── Available data ──

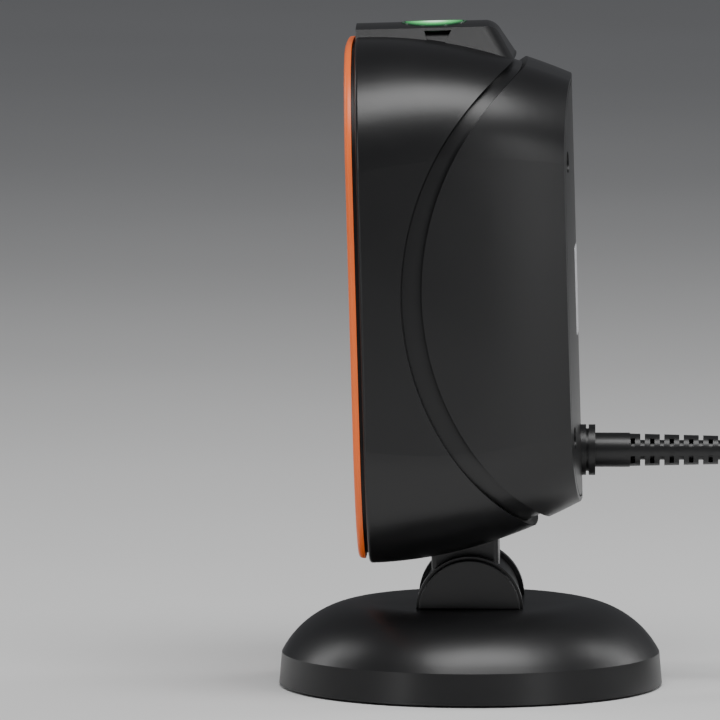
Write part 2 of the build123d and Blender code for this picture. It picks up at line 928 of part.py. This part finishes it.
def ballast():
    """A steel ring that keeps the scanner from tipping, notched round the screw bosses."""
    outer = base_radius - base_wall - ballast_gap
    z = base_plate_top() + ballast_thickness / 2
    ring = Pos(0, 0, z) * (
        Cylinder(outer, ballast_thickness) - Cylinder(ballast_inner_radius, ballast_thickness)
    )
    ring = chamfer(ring.edges().group_by(Axis.Z)[-1], 1.0)
    for place in base_boss_places():
        ring -= place * Cylinder(base_boss_radius + 0.5, 60)
    return ring


def hinge_bolt():
    seat = ear_outer - counterbore_depth + spring_washer_thickness
    bolt = crossbar(-seat - bolt_head_height, -seat, bolt_head_radius)
    bolt += crossbar(-seat, ear_outer - 0.1, bolt_radius)
    slot = Pos(0, -seat - bolt_head_height, hinge_height) * Box(1.0, 1.2, 2 * bolt_head_radius)
    return bolt - slot


def hinge_nut():
    seat = ear_outer - counterbore_depth + spring_washer_thickness
    hexagon = RegularPolygon(nut_across_flats / 2, 6, major_radius=False)
    nut = Pos(0, seat + bolt_head_height, hinge_height) * extrude(Plane.XZ * hexagon, bolt_head_height)
    return nut - crossbar(0, 20, bolt_radius + 0.02)


def spring_washers():
    washers = Part()
    seat = ear_outer - counterbore_depth
    for side in (-1, 1):
        lo, hi = sorted((side * seat, side * (seat + spring_washer_thickness)))
        washers += crossbar(lo, hi, bolt_head_radius) - crossbar(lo, hi, bolt_radius + 0.1)
    return washers


def friction_washers():
    washers = Part()
    for side in (-1, 1):
        lo, hi = sorted((side * (ear_inner - friction_washer_thickness), side * ear_inner))
        washers += crossbar(lo, hi, friction_washer_radius) - crossbar(lo, hi, bolt_radius + 0.1)
    return washers


def hinge_cap(side):
    """The half-round cover on an ear's outer face."""
    lo, hi = sorted((side * ear_outer, side * (ear_outer + cap_thickness)))
    disc = crossbar(lo, hi, ear_radius - cap_inset)
    below = block(-20, 20, lo - 1, hi + 1, 0, plateau_height)
    cap = disc - below
    outer_face = cap.faces().sort_by(Axis.Y)[0 if side < 0 else -1]
    return fillet(outer_face.edges(), 0.35)


# ---------------------------------------------------------------- cord
def exit_x():
    """World x of the rear plate's outer face where the cord leaves it."""
    z = exit_height - hinge_height
    return (front_x + head_depth) * cos(radians(lean_angle)) - z * sin(radians(lean_angle))


def relief_lengths():
    flange_end = exit_x() - guard_sink + 2 * flange_rib + flange_groove
    sleeve_end = flange_end + sleeve_length
    return flange_end, sleeve_end, sleeve_end + flex_length


def strain_relief():
    """Moulded cord guard: inner flange, two outer ribs, plain sleeve, and a slotted flexible end."""
    z = exit_height
    start = exit_x()
    flange_end, sleeve_end, tip = relief_lengths()
    inner = start - rear_plate_thickness - guard_flange_gap
    first = start - guard_sink
    body = rod(inner - guard_flange_thickness, inner, guard_flange_radius, 0, z)
    body += rod(inner, first, relief_neck_radius, 0, z)
    body += rod(first, first + flange_rib, flange_radius, 0, z)
    body += rod(first + flange_rib, flange_end - flange_rib, flange_radius - 0.9, 0, z)
    body += rod(flange_end - flange_rib, flange_end, flange_radius, 0, z)
    body += rod(flange_end, sleeve_end, sleeve_radius, 0, z)
    middle = (sleeve_end + tip) / 2
    guard = Pos(middle, 0, z) * Rot(0, 90, 0) * Cone(flex_root_radius, flex_tip_radius, flex_length)
    body += guard
    core = rod(sleeve_end - 1, tip + 1, cord_diameter / 2, 0, z)
    slots = Part()
    reach = flex_root_radius
    window = Pos(0, reach, 0) * Box(flex_slot, 2 * reach, flex_window_width)
    gap = Pos(0, 0, flex_spine + reach) * Box(flex_slot, 3 * reach, 2 * reach)
    turns = [side * flex_window_angle + half for side in (-1, 1) for half in (0, 180)]
    for i in range(int((flex_length - flex_first_slot) / flex_pitch)):
        x = sleeve_end + flex_first_slot + i * flex_pitch
        for turn in turns:
            slots += Pos(x, 0, z) * Rot(turn, 0, 0) * window
        for half in (0, 180):
            slots += Pos(x + flex_pitch / 2, 0, z) * Rot(half, 0, 0) * gap
    return body - (slots - core)


def coil_centre():
    tail = cord_fall[-1]
    return (tail[0], coil_mean_radius + cord_diameter)


def cord_tube():
    start = (relief_lengths()[2], 0, exit_height)
    end = cord_fall[-1]
    points = [start] + cord_fall
    vectors = [Vector(*p) for p in points]
    radii = []
    for a, b, c in zip(vectors, vectors[1:], vectors[2:]):
        turn = (b - a).get_angle(c - b)
        shorter = min((b - a).length, (c - b).length)
        radii.append(0.45 * shorter / tan(radians(turn / 2)))
    path = FilletPolyline(*points, radius=radii)
    print("cord radii", [round(r, 1) for r in radii])
    profile = Plane(origin=start, z_dir=vectors[1] - vectors[0]) * Circle(cord_diameter / 2)
    tube = sweep(profile, path=path)
    section = pi * (cord_diameter / 2) ** 2
    print("cord volume", round(tube.volume, 1), "section x length", round(section * path.length, 1))
    print("tube length", round(path.length, 1), "ends at", end)
    return tube


def coil_box():
    width = coil_turns_across * cord_diameter
    height = coil_turns_high * cord_diameter
    return width, height


def cord_coil():
    """The put-away cord: the outer shape of a neat round coil."""
    width, height = coil_box()
    x, y = coil_centre()
    bundle = RectangleRounded(width, height, cord_diameter / 2)
    place = Plane.XZ * Pos(coil_mean_radius, tie_thickness + height / 2)
    return Pos(x, y, 0) * revolve(place * bundle, Axis.Z)


def cord_tie():
    width, height = coil_box()
    x, y = coil_centre()
    middle = y + coil_mean_radius
    loop = block(
        x - tie_width / 2,
        x + tie_width / 2,
        middle - width / 2 - tie_thickness,
        middle + width / 2 + tie_thickness,
        0,
        height + 2 * tie_thickness,
    )
    loop = fillet(loop.edges().filter_by(Axis.X), cord_diameter / 2)
    return loop - cord_coil()


def plug_place():
    """The plug lies on the coil, its nose towards +X."""
    x, y = coil_centre()
    top = tie_thickness + coil_turns_high * cord_diameter
    return Pos(x + plug_start, y - plug_offset, top + plug_body[2] / 2)


def usb_plug():
    length, width, height = plug_body
    boot = Pos(plug_boot_length / 2, 0, 0) * Rot(0, 90, 0) * Cone(
        cord_diameter / 2 + 0.5, cord_diameter / 2 + 1.2, plug_boot_length
    )
    body = Pos(plug_boot_length + length / 2, 0, 0) * Box(length, width, height)
    body = fillet(body.edges().filter_by(Axis.X), 2.0)
    body = fillet(body.faces().sort_by(Axis.X)[0].edges(), 1.0)
    return plug_place() * (boot + body)


def usb_shell():
    length, width, height = plug_shell
    start = plug_boot_length + plug_body[0]
    shell = Pos(start + length / 2, 0, 0) * Box(length, width, height)
    hollow = Pos(start + length / 2 + 1, 0, 0) * Box(length, width - 0.6, height - 0.6)
    tongue = Pos(start + length / 2, 0, 0.9) * Box(length - 1, width - 1.0, 1.6)
    return plug_place() * (shell - hollow + tongue)


HEAD = {
    "front_shell": front_shell,
    "rear_shell": rear_shell,
    "rear_plate": rear_plate,
    "rear_label": rear_label,
    "case_screws": case_screws,
    "window_frame": window_frame,
    "trim_ring": trim_ring,
    "scan_window": scan_window,
    "window_gasket": window_gasket,
    "optics_chassis": optics_chassis,
    "camera_board": camera_board,
    "image_sensor": image_sensor,
    "lens_holder": lens_holder,
    "lens_barrel": lens_barrel,
    "lens_glass": lens_glass,
    "light_boards": light_boards,
    "light_leds": light_leds,
    "light_reflectors": light_reflectors,
    "aiming_led": aiming_led,
    "main_board": main_board,
    "processor_chip": processor_chip,
    "memory_chip": memory_chip,
    "shield_can": shield_can,
    "beeper": beeper,
    "cord_socket": cord_socket,
    "lead_plug": lead_plug,
    "inner_lead": inner_lead,
    "board_screws": board_screws,
    "button_cap": button_cap,
    "button_ring": button_ring,
    "button_board": button_board,
    "button_switch": button_switch,
    "switch_plunger": switch_plunger,
    "button_leds": button_leds,
    "neck": neck,
    "neck_screws": neck_screws,
}

STANDING = {
    "base_cover": base_cover,
    "base_plate": base_plate,
    "foot_ring": foot_ring,
    "base_screws": base_screws,
    "ballast": ballast,
    "hinge_bolt": hinge_bolt,
    "hinge_nut": hinge_nut,
    "spring_washers": spring_washers,
    "friction_washers": friction_washers,
    "strain_relief": strain_relief,
    "cord_tube": cord_tube,
    "cord_coil": cord_coil,
    "cord_tie": cord_tie,
    "usb_plug": usb_plug,
    "usb_shell": usb_shell,
}

os.makedirs("parts", exist_ok=True)
for name, make in HEAD.items():
    export_step(seat_head(make()), f"parts/{name}.step")
for name, make in STANDING.items():
    export_step(make(), f"parts/{name}.step")
export_step(hinge_cap(-1) + hinge_cap(1), "parts/hinge_caps.step")
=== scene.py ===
"""Looks for the hands-free barcode scanner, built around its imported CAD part.

Everything is in metres, in the part's own frame: +Z up, the scan window looks towards -X, the cord
leaves towards +X, and the head tilts about the Y axis.
"""

import json
import math

import bpy
from mathutils import Matrix, Vector


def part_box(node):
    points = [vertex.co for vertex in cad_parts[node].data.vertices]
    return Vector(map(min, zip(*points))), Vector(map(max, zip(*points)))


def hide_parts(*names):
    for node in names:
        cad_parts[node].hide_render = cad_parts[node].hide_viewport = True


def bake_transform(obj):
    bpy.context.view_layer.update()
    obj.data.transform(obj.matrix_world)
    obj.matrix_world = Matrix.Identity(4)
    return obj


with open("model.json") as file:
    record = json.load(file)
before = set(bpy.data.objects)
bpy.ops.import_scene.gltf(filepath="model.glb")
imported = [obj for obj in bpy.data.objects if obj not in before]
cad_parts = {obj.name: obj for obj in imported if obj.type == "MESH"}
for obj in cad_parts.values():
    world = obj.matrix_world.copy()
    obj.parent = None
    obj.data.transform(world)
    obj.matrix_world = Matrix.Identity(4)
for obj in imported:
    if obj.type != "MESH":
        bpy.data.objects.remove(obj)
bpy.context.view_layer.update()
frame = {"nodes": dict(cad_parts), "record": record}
MM = 0.001

# The view: degrees round from the side, degrees above the table, metres away, and the aim.
CAMERA_AZIMUTH = 1.5
CAMERA_ELEVATION = 5.6
CAMERA_DISTANCE = 2.5
CAMERA_TARGET = Vector((-0.0251, 0, 0.07375))
CAMERA_LENS = 552.5
LIGHT_TARGET = (0, 0, 0.08)
FLOOR_HALF_SIZE = 6.0
FLOOR_STEPS = 8


# ---------------------------------------------------------------- camera, floor and lights
def add_camera():
    """A long lens, a little above the table, looking along the hinge's axis."""
    azimuth, elevation = math.radians(CAMERA_AZIMUTH), math.radians(CAMERA_ELEVATION)
    back = Vector((
        math.sin(azimuth) * math.cos(elevation),
        -math.cos(azimuth) * math.cos(elevation),
        math.sin(elevation),
    ))
    data = bpy.data.cameras.new("camera")
    data.sensor_width = 36.0
    data.lens = CAMERA_LENS
    data.clip_end = 50.0
    camera = bpy.data.objects.new("camera", data)
    camera.location = CAMERA_TARGET + back * CAMERA_DISTANCE
    camera.rotation_mode = "QUATERNION"
    camera.rotation_quaternion = (-back).to_track_quat("-Z", "Y")
    bpy.context.scene.collection.objects.link(camera)
    bpy.context.scene.camera = camera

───

[Short task]
Take the lines from the line with "points = [vertex.co" through the line with "FLOOR_STEPS = 8", both ends included, and give them again exactly, with nothing else.

[Correct result]
    points = [vertex.co for vertex in cad_parts[node].data.vertices]
    return Vector(map(min, zip(*points))), Vector(map(max, zip(*points)))


def hide_parts(*names):
    for node in names:
        cad_parts[node].hide_render = cad_parts[node].hide_viewport = True


def bake_transform(obj):
    bpy.context.view_layer.update()
    obj.data.transform(obj.matrix_world)
    obj.matrix_world = Matrix.Identity(4)
    return obj


with open("model.json") as file:
    record = json.load(file)
before = set(bpy.data.objects)
bpy.ops.import_scene.gltf(filepath="model.glb")
imported = [obj for obj in bpy.data.objects if obj not in before]
cad_parts = {obj.name: obj for obj in imported if obj.type == "MESH"}
for obj in cad_parts.values():
    world = obj.matrix_world.copy()
    obj.parent = None
    obj.data.transform(world)
    obj.matrix_world = Matrix.Identity(4)
for obj in imported:
    if obj.type != "MESH":
        bpy.data.objects.remove(obj)
bpy.context.view_layer.update()
frame = {"nodes": dict(cad_parts), "record": record}
MM = 0.001

# The view: degrees round from the side, degrees above the table, metres away, and the aim.
CAMERA_AZIMUTH = 1.5
CAMERA_ELEVATION = 5.6
CAMERA_DISTANCE = 2.5
CAMERA_TARGET = Vector((-0.0251, 0, 0.07375))
CAMERA_LENS = 552.5
LIGHT_TARGET = (0, 0, 0.08)
FLOOR_HALF_SIZE = 6.0
FLOOR_STEPS = 8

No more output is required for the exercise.